───── RECORDED DATA
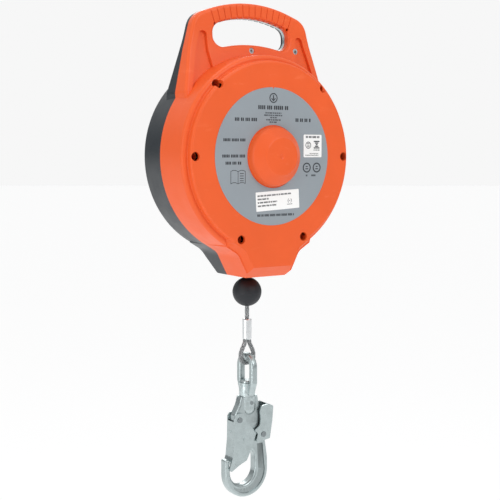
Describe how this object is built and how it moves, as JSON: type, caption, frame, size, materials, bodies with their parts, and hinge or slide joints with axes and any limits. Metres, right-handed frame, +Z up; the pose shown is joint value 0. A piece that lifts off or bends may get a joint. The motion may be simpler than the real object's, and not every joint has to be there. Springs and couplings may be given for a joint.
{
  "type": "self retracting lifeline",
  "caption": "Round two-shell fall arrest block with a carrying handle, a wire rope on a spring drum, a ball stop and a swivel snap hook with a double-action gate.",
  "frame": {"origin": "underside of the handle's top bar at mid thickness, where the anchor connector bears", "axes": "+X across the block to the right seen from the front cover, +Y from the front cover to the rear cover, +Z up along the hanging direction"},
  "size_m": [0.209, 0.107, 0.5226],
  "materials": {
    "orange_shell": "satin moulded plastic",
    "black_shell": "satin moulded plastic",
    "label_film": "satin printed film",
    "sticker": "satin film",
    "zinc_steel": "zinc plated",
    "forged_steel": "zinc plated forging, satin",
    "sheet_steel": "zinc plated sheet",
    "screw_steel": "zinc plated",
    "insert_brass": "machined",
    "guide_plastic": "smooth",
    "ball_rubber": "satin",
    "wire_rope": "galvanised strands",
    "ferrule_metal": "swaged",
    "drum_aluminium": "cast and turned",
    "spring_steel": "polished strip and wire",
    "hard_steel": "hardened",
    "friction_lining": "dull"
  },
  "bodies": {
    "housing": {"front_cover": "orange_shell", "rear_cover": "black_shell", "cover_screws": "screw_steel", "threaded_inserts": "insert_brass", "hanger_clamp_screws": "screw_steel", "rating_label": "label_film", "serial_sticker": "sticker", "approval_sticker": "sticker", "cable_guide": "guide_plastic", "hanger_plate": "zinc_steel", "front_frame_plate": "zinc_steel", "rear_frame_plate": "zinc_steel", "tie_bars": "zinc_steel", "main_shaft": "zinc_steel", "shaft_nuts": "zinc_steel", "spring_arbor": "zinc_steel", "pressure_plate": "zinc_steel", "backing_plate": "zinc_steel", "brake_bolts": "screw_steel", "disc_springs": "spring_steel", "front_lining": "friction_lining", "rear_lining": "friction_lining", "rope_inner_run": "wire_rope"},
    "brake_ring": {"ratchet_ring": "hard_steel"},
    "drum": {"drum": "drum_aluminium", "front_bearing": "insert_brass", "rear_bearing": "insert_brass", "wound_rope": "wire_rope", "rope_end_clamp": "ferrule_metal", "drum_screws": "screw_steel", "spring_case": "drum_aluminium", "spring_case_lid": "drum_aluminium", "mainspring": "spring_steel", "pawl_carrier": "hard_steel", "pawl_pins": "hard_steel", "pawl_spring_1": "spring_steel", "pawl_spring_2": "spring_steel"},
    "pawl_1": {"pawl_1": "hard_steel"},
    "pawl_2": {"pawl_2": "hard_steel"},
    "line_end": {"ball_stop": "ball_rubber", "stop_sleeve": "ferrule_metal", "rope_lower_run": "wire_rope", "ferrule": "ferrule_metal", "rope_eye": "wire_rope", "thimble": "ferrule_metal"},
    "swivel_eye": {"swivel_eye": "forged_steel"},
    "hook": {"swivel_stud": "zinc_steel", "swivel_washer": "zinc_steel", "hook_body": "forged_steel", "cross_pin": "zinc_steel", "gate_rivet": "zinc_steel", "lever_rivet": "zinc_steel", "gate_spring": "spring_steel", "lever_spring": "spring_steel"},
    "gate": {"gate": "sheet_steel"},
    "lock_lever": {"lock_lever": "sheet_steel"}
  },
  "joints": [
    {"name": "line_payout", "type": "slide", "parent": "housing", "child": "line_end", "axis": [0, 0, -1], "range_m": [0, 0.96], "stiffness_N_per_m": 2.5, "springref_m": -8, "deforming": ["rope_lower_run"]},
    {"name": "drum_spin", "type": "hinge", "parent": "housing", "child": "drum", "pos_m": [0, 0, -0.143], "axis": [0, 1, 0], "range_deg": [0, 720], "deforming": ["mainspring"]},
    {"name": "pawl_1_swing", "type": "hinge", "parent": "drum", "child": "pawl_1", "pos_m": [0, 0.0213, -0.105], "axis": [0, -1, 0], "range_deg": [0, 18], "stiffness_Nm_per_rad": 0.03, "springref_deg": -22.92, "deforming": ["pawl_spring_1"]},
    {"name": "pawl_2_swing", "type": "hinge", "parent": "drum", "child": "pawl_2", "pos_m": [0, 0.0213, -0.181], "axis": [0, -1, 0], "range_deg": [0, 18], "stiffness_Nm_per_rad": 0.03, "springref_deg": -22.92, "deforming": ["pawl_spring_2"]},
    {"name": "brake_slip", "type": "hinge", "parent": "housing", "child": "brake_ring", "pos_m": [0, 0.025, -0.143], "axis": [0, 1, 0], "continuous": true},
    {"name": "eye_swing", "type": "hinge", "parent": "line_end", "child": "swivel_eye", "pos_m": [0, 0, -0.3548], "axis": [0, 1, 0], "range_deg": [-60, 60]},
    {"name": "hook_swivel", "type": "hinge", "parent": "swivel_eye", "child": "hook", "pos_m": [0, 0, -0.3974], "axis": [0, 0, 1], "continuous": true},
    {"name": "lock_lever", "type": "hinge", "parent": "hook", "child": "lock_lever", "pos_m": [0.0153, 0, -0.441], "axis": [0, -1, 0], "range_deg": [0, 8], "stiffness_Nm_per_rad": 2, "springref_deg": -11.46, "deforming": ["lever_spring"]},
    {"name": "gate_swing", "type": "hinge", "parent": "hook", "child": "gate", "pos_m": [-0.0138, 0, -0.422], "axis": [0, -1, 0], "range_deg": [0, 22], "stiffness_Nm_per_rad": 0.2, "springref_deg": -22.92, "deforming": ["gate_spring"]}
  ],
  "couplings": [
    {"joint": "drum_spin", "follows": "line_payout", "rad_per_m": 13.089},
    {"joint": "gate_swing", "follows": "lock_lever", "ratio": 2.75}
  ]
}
──────────
───── RECORDED DATA
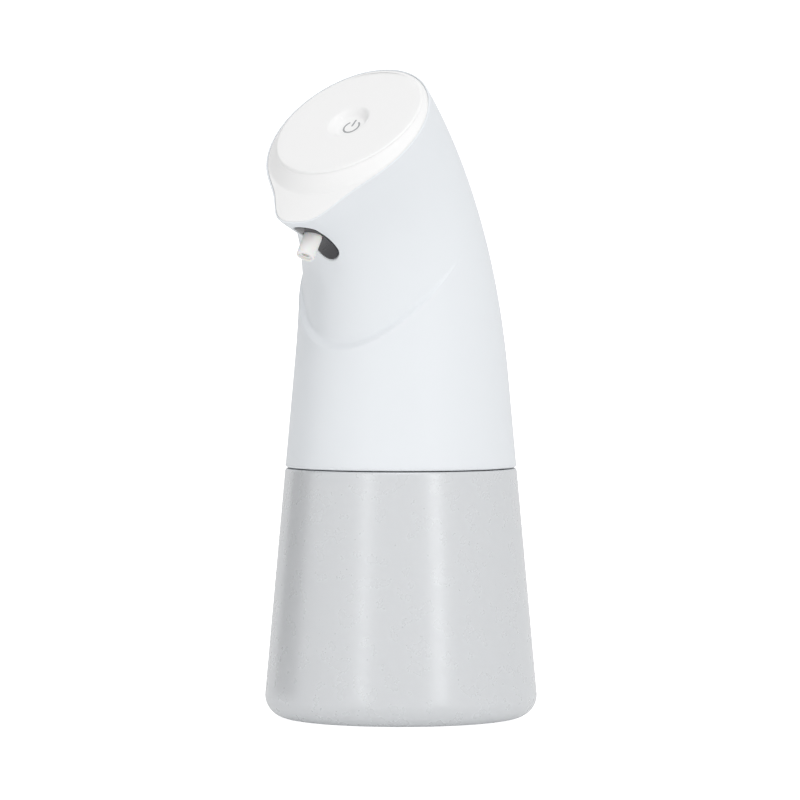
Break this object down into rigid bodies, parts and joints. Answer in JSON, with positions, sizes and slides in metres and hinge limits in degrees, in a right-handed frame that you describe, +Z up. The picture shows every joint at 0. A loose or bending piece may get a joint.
──────────
INSTRUCTIONS FOR THE TASK:
List the lines of the material in which the word "that" occurs.

CORRECT ANSWER:
Describe how this object is built and how it moves, as JSON: type, caption, frame, size, materials, bodies with their parts, and hinge or slide joints with axes and any limits. Metres, right-handed frame, +Z up; the pose shown is joint value 0. A piece that lifts off or bends may get a joint. The motion may be simpler than the real object's, and not every joint has to be there. Springs and couplings may be given for a joint.
Break this object down into rigid bodies, parts and joints. Answer in JSON, with positions, sizes and slides in metres and hinge limits in degrees, in a right-handed frame that you describe, +Z up. The picture shows every joint at 0. A loose or bending piece may get a joint.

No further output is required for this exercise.